## What to work on
Your task is to give the data again, exactly, with every line intact.

## Data lines
━━━━━━
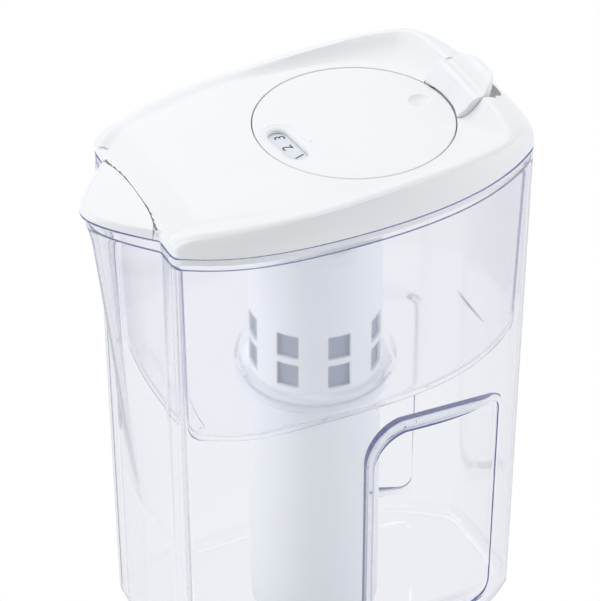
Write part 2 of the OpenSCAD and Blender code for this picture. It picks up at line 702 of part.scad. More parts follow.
module thumb_lever() {
    x = hinge_x;
    z = hinge_z;
    tip = x + lever_reach;
    top = z + lever_rise;
    round_x = tip - lever_round_r;
    color("white") difference() {
        intersection() {
            across([[x - 12.6, z - 3.1], [x - 9.8, z - 0.2], [x - 7.2, z + 2.7], [x - 4.8, z + 4.7], [x - 2.6, z + 5.3],
                [x - 0.6, z + 5], [x + 1, z + 5.6], [x + 3, top - 1.4], [x + 5.6, top - 0.1], [tip - 1.6, top],
                [tip - 0.4, top - 1.1], [tip, top - 2.2], [tip - 0.3, top - 3], [tip - 2, top - 3.4],
                [x + 5.2, z + 3.2], [x + 3.8, z - 1.2], [x + 2, z - 3.6], [x - 1, z - 4.1], [x - 3.5, z - 3.4],
                [fill_x + dial_r + 1.3, z - 2.7]], lever_half);
            union() {
                translate([round_x - 20, -lever_half, z - 20]) cube([20, 2 * lever_half, 40]);
                translate([round_x, 0, z - 20]) cylinder(h = 40, r = lever_round_r, $fn = 96);
            }
        }
        on_dial_axis() rotate_extrude($fn = 128) polygon([[0, deck_z - 1], [well_r, deck_z - 1], [well_r, deck_z + 0.6],
            [well_r + 1.8, deck_z + 4], [well_r + 3.8, deck_z + 7.2], [well_r + 4.4, top], [0, top]]);
        pin_y(x, z, hinge_pin_r + run_gap, lever_half + 1);
    }
}
module number_plate() {
    color("whitesmoke") difference() {
        on_dial_axis() translate([0, 0, plate_z]) cylinder(h = plate_t, r = dial_r - 0.1 - rim_t - 0.1);
        on_dial_axis() translate([0, 0, plate_z - 1]) cylinder(h = plate_t + 2, r = stud_r + run_gap);
    }
}
module slot(length, width) {
    hull() {
        translate([0, -length / 2]) circle(d = width, $fn = 32);
        translate([0, length / 2]) circle(d = width, $fn = 32);
    }
}
module dial_disc() {
    ball_r = (dimple_r * dimple_r + dimple_depth * dimple_depth) / (2 * dimple_depth);
    rim_chamfer = 0.3;
    color("white") turned() difference() {
        union() {
            rotate_extrude() polygon([[0, dial_z], [dial_r, dial_z], [dial_r, deck_z - rim_chamfer],
                [dial_r - rim_chamfer, deck_z], [0, deck_z]]);
            translate([0, 0, frame_z - 3]) cylinder(h = dial_z - frame_z + 3 + eps, r = stud_r);
        }
        translate([-window_at, 0, dial_z - 1]) linear_extrude(height = 10) slot(window_len, window_w);
        translate([-window_at, 0, deck_z - 0.9]) linear_extrude(height = 10) slot(window_len, window_w + 3);
        translate([window_at, 0, deck_z - dimple_depth + ball_r]) sphere(r = ball_r);
    }
}
module dial_retainer() {
    color("gainsboro") on_dial_axis() difference() {
        translate([0, 0, frame_z - 2.4]) cylinder(h = 2.2, r = stud_r + 3.6);
        translate([0, 0, frame_z - 4]) cylinder(h = 6, r = stud_r);
    }
}

jug_body();
hopper();
seat_gasket();
cartridge_housing();
cartridge_cage();
cartridge_screen();
cartridge_cap();
cartridge_o_ring();
carbon_bed();
bed_divider();
fiber_bundle();
potting_disc();
outlet_plate();
lid_shell();
lid_tray();
fill_collar();
flap_pin();
spout_flap();
flip_pin();
flip_frame();
thumb_lever();
number_plate();
dial_disc();
dial_retainer();
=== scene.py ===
"""Looks of a clear water filter jug with a white flip lid, built round its CAD frame.

X runs from the spout to the rear and Z upward. Lengths are in mm until a mesh is made.
"""
import json
import math

import bmesh
import bpy
import numpy as np
from mathutils import Matrix, Vector


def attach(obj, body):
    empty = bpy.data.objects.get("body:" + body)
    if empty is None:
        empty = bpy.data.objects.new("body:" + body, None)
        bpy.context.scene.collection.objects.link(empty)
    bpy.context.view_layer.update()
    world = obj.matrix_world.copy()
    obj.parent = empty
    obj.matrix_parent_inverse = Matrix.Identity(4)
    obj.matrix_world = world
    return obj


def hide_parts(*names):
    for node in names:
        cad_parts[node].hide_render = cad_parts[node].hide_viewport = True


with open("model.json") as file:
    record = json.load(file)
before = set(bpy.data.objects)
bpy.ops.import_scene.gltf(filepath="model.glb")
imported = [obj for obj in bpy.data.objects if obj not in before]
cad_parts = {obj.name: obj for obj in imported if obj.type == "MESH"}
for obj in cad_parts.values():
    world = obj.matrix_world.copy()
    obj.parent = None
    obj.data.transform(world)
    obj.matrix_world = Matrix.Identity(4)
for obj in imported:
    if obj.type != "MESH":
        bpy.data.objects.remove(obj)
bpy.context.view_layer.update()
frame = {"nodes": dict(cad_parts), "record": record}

MM = 0.001

# ---- sizes that are the same as the CAD part's ----
# Jug: its plan at the rim, then its heights and walls.
FRONT = 74.0
REAR = 95.0
REACH = 20.0
SPOUT_HALF = 29.4
SHOULDER_HALF = 39.0
SIDE_HALF = 57.8
REAR_CORNER_HALF = 31.4
FLARE = math.radians(30)
FRONT_BOW = 0.5
FOLD_IN = 1.2
STERN_IN = 6.4
STERN_ANGLE = math.radians(40)
WIDEST_X = -5.0
NOSE_SIDE = (0.49, 10.2)
NOSE_HANDLE = 8.0
CORNER_HANDLE = 2.4
FLARE_HANDLE = 19.0
WIDEST_FRONT_HANDLE = 32.0
WIDEST_REAR_HANDLE = 43.0
STERN_FRONT_HANDLE = 28.5
STERN_REAR_HANDLE = 7.0
REAR_HANDLE = 14.0
RIM_Z = 236.0
WALL = 2.4
FLOOR_T = 3.0
DRAFT = 2.4
BASE_R = 6.0
SPOUT_DROP = 155.0
LIP_REACH = 2.9
LIP_DROP = 20.0
LEDGE_DEPTH = 6.0
LEDGE_W = 1.2

# Grip recess in each side.
GRIP_FRONT = 8.5
GRIP_REAR = 74.0
GRIP_TOP = 129.0
GRIP_TOP_DROP = 7.0
GRIP_BOTTOM = 14.0
GRIP_FRONT_R = 15.0
GRIP_REAR_R = 7.0
GRIP_HALF_FRONT = 50.0
GRIP_HALF_REAR = 39.4

# Hopper and the well in which the cartridge sits.
HOPPER_GAP = 1.4
HOPPER_FLOOR = 139.0
HOPPER_R = 9.0
HOPPER_WALL = 1.8
HOPPER_DRAFT = 2.4
FLANGE_T = 2.0
FLANGE_IN = WALL - LEDGE_W + 0.35
FILTER_X = 6.5
FILTER_R = 27.6
FILTER_HOLE_R = FILTER_R + 1
SUMP_R = FILTER_R + 6.2
SUMP_Z = 131.5
SUMP_FLOOR_T = 2.0
SUMP_WALL = 1.8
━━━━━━
## The answer
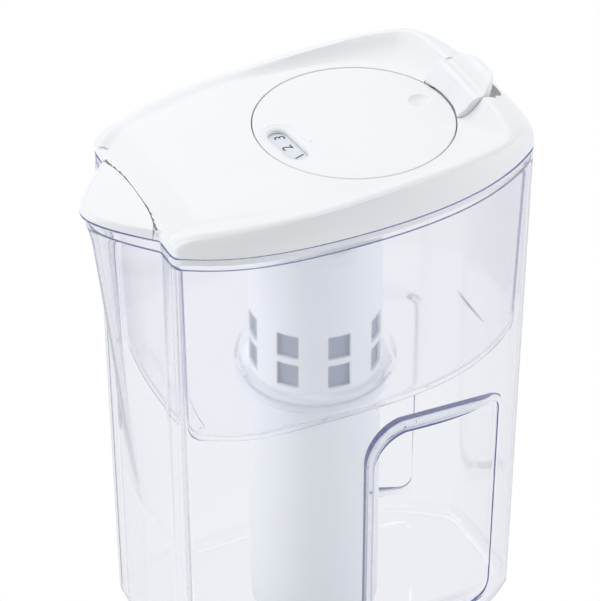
Write part 2 of the OpenSCAD and Blender code for this picture. It picks up at line 702 of part.scad. More parts follow.
module thumb_lever() {
    x = hinge_x;
    z = hinge_z;
    tip = x + lever_reach;
    top = z + lever_rise;
    round_x = tip - lever_round_r;
    color("white") difference() {
        intersection() {
            across([[x - 12.6, z - 3.1], [x - 9.8, z - 0.2], [x - 7.2, z + 2.7], [x - 4.8, z + 4.7], [x - 2.6, z + 5.3],
                [x - 0.6, z + 5], [x + 1, z + 5.6], [x + 3, top - 1.4], [x + 5.6, top - 0.1], [tip - 1.6, top],
                [tip - 0.4, top - 1.1], [tip, top - 2.2], [tip - 0.3, top - 3], [tip - 2, top - 3.4],
                [x + 5.2, z + 3.2], [x + 3.8, z - 1.2], [x + 2, z - 3.6], [x - 1, z - 4.1], [x - 3.5, z - 3.4],
                [fill_x + dial_r + 1.3, z - 2.7]], lever_half);
            union() {
                translate([round_x - 20, -lever_half, z - 20]) cube([20, 2 * lever_half, 40]);
                translate([round_x, 0, z - 20]) cylinder(h = 40, r = lever_round_r, $fn = 96);
            }
        }
        on_dial_axis() rotate_extrude($fn = 128) polygon([[0, deck_z - 1], [well_r, deck_z - 1], [well_r, deck_z + 0.6],
            [well_r + 1.8, deck_z + 4], [well_r + 3.8, deck_z + 7.2], [well_r + 4.4, top], [0, top]]);
        pin_y(x, z, hinge_pin_r + run_gap, lever_half + 1);
    }
}
module number_plate() {
    color("whitesmoke") difference() {
        on_dial_axis() translate([0, 0, plate_z]) cylinder(h = plate_t, r = dial_r - 0.1 - rim_t - 0.1);
        on_dial_axis() translate([0, 0, plate_z - 1]) cylinder(h = plate_t + 2, r = stud_r + run_gap);
    }
}
module slot(length, width) {
    hull() {
        translate([0, -length / 2]) circle(d = width, $fn = 32);
        translate([0, length / 2]) circle(d = width, $fn = 32);
    }
}
module dial_disc() {
    ball_r = (dimple_r * dimple_r + dimple_depth * dimple_depth) / (2 * dimple_depth);
    rim_chamfer = 0.3;
    color("white") turned() difference() {
        union() {
            rotate_extrude() polygon([[0, dial_z], [dial_r, dial_z], [dial_r, deck_z - rim_chamfer],
                [dial_r - rim_chamfer, deck_z], [0, deck_z]]);
            translate([0, 0, frame_z - 3]) cylinder(h = dial_z - frame_z + 3 + eps, r = stud_r);
        }
        translate([-window_at, 0, dial_z - 1]) linear_extrude(height = 10) slot(window_len, window_w);
        translate([-window_at, 0, deck_z - 0.9]) linear_extrude(height = 10) slot(window_len, window_w + 3);
        translate([window_at, 0, deck_z - dimple_depth + ball_r]) sphere(r = ball_r);
    }
}
module dial_retainer() {
    color("gainsboro") on_dial_axis() difference() {
        translate([0, 0, frame_z - 2.4]) cylinder(h = 2.2, r = stud_r + 3.6);
        translate([0, 0, frame_z - 4]) cylinder(h = 6, r = stud_r);
    }
}

jug_body();
hopper();
seat_gasket();
cartridge_housing();
cartridge_cage();
cartridge_screen();
cartridge_cap();
cartridge_o_ring();
carbon_bed();
bed_divider();
fiber_bundle();
potting_disc();
outlet_plate();
lid_shell();
lid_tray();
fill_collar();
flap_pin();
spout_flap();
flip_pin();
flip_frame();
thumb_lever();
number_plate();
dial_disc();
dial_retainer();
=== scene.py ===
"""Looks of a clear water filter jug with a white flip lid, built round its CAD frame.

X runs from the spout to the rear and Z upward. Lengths are in mm until a mesh is made.
"""
import json
import math

import bmesh
import bpy
import numpy as np
from mathutils import Matrix, Vector


def attach(obj, body):
    empty = bpy.data.objects.get("body:" + body)
    if empty is None:
        empty = bpy.data.objects.new("body:" + body, None)
        bpy.context.scene.collection.objects.link(empty)
    bpy.context.view_layer.update()
    world = obj.matrix_world.copy()
    obj.parent = empty
    obj.matrix_parent_inverse = Matrix.Identity(4)
    obj.matrix_world = world
    return obj


def hide_parts(*names):
    for node in names:
        cad_parts[node].hide_render = cad_parts[node].hide_viewport = True


with open("model.json") as file:
    record = json.load(file)
before = set(bpy.data.objects)
bpy.ops.import_scene.gltf(filepath="model.glb")
imported = [obj for obj in bpy.data.objects if obj not in before]
cad_parts = {obj.name: obj for obj in imported if obj.type == "MESH"}
for obj in cad_parts.values():
    world = obj.matrix_world.copy()
    obj.parent = None
    obj.data.transform(world)
    obj.matrix_world = Matrix.Identity(4)
for obj in imported:
    if obj.type != "MESH":
        bpy.data.objects.remove(obj)
bpy.context.view_layer.update()
frame = {"nodes": dict(cad_parts), "record": record}

MM = 0.001

# ---- sizes that are the same as the CAD part's ----
# Jug: its plan at the rim, then its heights and walls.
FRONT = 74.0
REAR = 95.0
REACH = 20.0
SPOUT_HALF = 29.4
SHOULDER_HALF = 39.0
SIDE_HALF = 57.8
REAR_CORNER_HALF = 31.4
FLARE = math.radians(30)
FRONT_BOW = 0.5
FOLD_IN = 1.2
STERN_IN = 6.4
STERN_ANGLE = math.radians(40)
WIDEST_X = -5.0
NOSE_SIDE = (0.49, 10.2)
NOSE_HANDLE = 8.0
CORNER_HANDLE = 2.4
FLARE_HANDLE = 19.0
WIDEST_FRONT_HANDLE = 32.0
WIDEST_REAR_HANDLE = 43.0
STERN_FRONT_HANDLE = 28.5
STERN_REAR_HANDLE = 7.0
REAR_HANDLE = 14.0
RIM_Z = 236.0
WALL = 2.4
FLOOR_T = 3.0
DRAFT = 2.4
BASE_R = 6.0
SPOUT_DROP = 155.0
LIP_REACH = 2.9
LIP_DROP = 20.0
LEDGE_DEPTH = 6.0
LEDGE_W = 1.2

# Grip recess in each side.
GRIP_FRONT = 8.5
GRIP_REAR = 74.0
GRIP_TOP = 129.0
GRIP_TOP_DROP = 7.0
GRIP_BOTTOM = 14.0
GRIP_FRONT_R = 15.0
GRIP_REAR_R = 7.0
GRIP_HALF_FRONT = 50.0
GRIP_HALF_REAR = 39.4

# Hopper and the well in which the cartridge sits.
HOPPER_GAP = 1.4
HOPPER_FLOOR = 139.0
HOPPER_R = 9.0
HOPPER_WALL = 1.8
HOPPER_DRAFT = 2.4
FLANGE_T = 2.0
FLANGE_IN = WALL - LEDGE_W + 0.35
FILTER_X = 6.5
FILTER_R = 27.6
FILTER_HOLE_R = FILTER_R + 1
SUMP_R = FILTER_R + 6.2
SUMP_Z = 131.5
SUMP_FLOOR_T = 2.0
SUMP_WALL = 1.8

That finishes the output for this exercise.